I hit a wall after my third child was born. I had the beginnings of diastasis and an umbilical hernia and I couldn't lift my children--even the tiniest one--without hurting. Pushing a grocery cart with the goods to feed a family of five would leave me aching for the rest of the day. I would mentally measure the amount of pain a thirty-minute drive would cost; would I have the strength after to lift carriers out of the car, to not scream at my children when they fought the rest of the day?
We talk a lot about self-care as if it were a pint of icecream or a bubble bath. A moment alone. A visit to Target, alone.
The conversation about self-care, at its core, is an exploration of value. Do I have value as a woman, outside the value I have as my children's mother? Are my children's needs more important--more valuable--than mine? If all of me loves all of you, does that mean I sacrifice all of me for all of you?
Answers I Can't Find
Motherhood subcultures usually have some sort of formula that allows us to punch in the variables so that we get some kind of answer. Some say all children's needs are more valuable than the mother's and imply her nobility correlates to the amount of her sacrifice.
Some say the mother's needs are more valuable--if mom isn't happy and fulfilled, children can't be happy and fulfilled, and women must quest to achieve this happiness.
Both make compelling arguments, but as I straddle multiple sub-cultures (working mom, stay at home mom, Christian mom, homeschool mom, public school mom, mom of children in diapers, mom of elementary children) I struggle to reconcile the disparate formulas.
I wrestle empirically and I wrestle daily: my three-month-old's screaming need for food is surely more important than my need for a shower, but not my need for water or food. If I don't drink or eat, I don't produce milk.
Why do we wait till we're at our end to heal ourselves?
But are all my needs boiled down to serving myself so I can serve them? Can I lose myself so completely in service that it's not service anymore at all, but some kind of desperate sacrificial competition?

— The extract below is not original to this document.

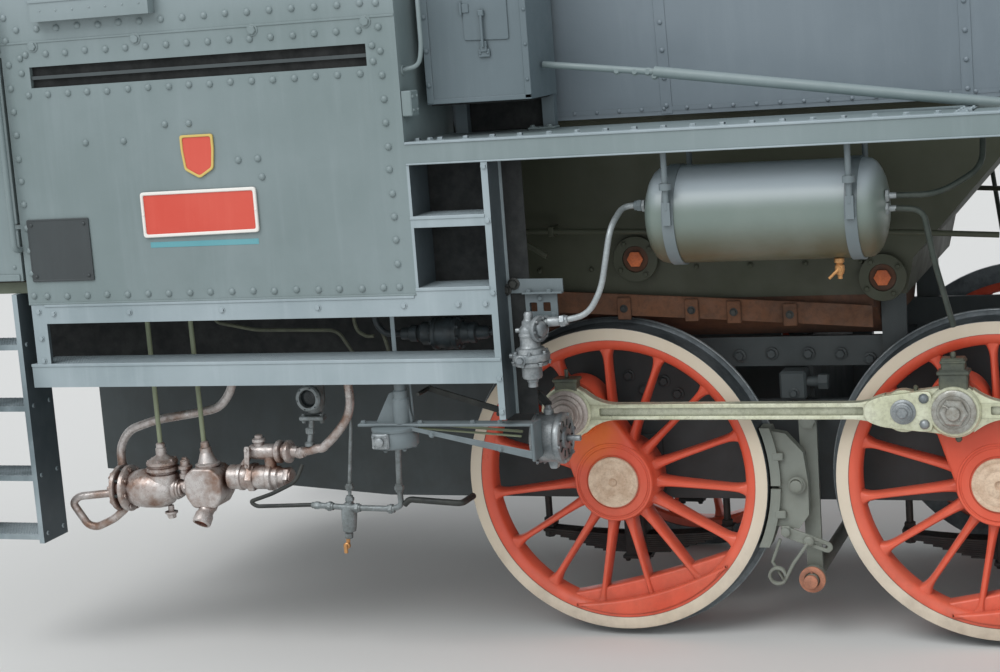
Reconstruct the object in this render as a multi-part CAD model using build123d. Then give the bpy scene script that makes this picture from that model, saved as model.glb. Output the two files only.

My physical pain, those three years ago when my third son was tiny, was so intense that I finally faced it. I made an appointment with my doctor. I researched. I walked, daily, hobbling around my block until my ten minutes of pain and subsequent ice down strengthened into a fast mile, easy. I created a bedtime routine to put myself to sleep, much the same way I helped my children sleep. I fed myself well.
The Shame of It
Here’s what I’ve learned in these years of imposed self-care: self-care is a lightning rod for shame. And Christian women have shame in spades. Sometimes it’s so widespread that I think it might be woven into our very culture; to be a Christian woman is to be ashamed of our very existence.
Sometimes I think that’s all any of us are trying to prove: if I just stay home mom good enough or if I just working mom good enough I’ll prove I’m worth something.
My children aren't breastfeeding anymore or waking in the night anymore. I can breathe a little more, get on top of self-care a little more. But I still struggle to walk the block before I do a writing job that earns grocery money. My pain isn’t physical anymore but cosmetic--my bulging muscles don’t compel me to take action the way my inability to care for my children did.
What is different? I do things now, away from my children, for the sheer love of the things. I write. I live. I have friends. I am not ashamed. I hold my personhood, my womanhood, offered up as a beautiful! vibrant! stunning! fragrant! offering in one open hand, while with the other hand I give away my Savior-given crown so I’m unencumbered to serve.
If my sacrifice as a Christian isn’t swallowed up in unspeakable joy, I’m doing it wrong. If self-care doesn’t make me a better servant, I’m doing it wrong. If service means I forget my own humanity, I'm doing it wrong.
Maybe, today, I take a bath, and maybe I don’t. Maybe I walk the block, maybe I don’t. Maybe I adjust my crown, and then hand it to somebody else.
I'll be honest; when Emily over at Kindred Mom announced they'd be spending a whole month writing about self-care, I grimaced. A whole month?? Emily challenged me to dig deeper; she was so right, and I was so wrong. Thank you, Emily!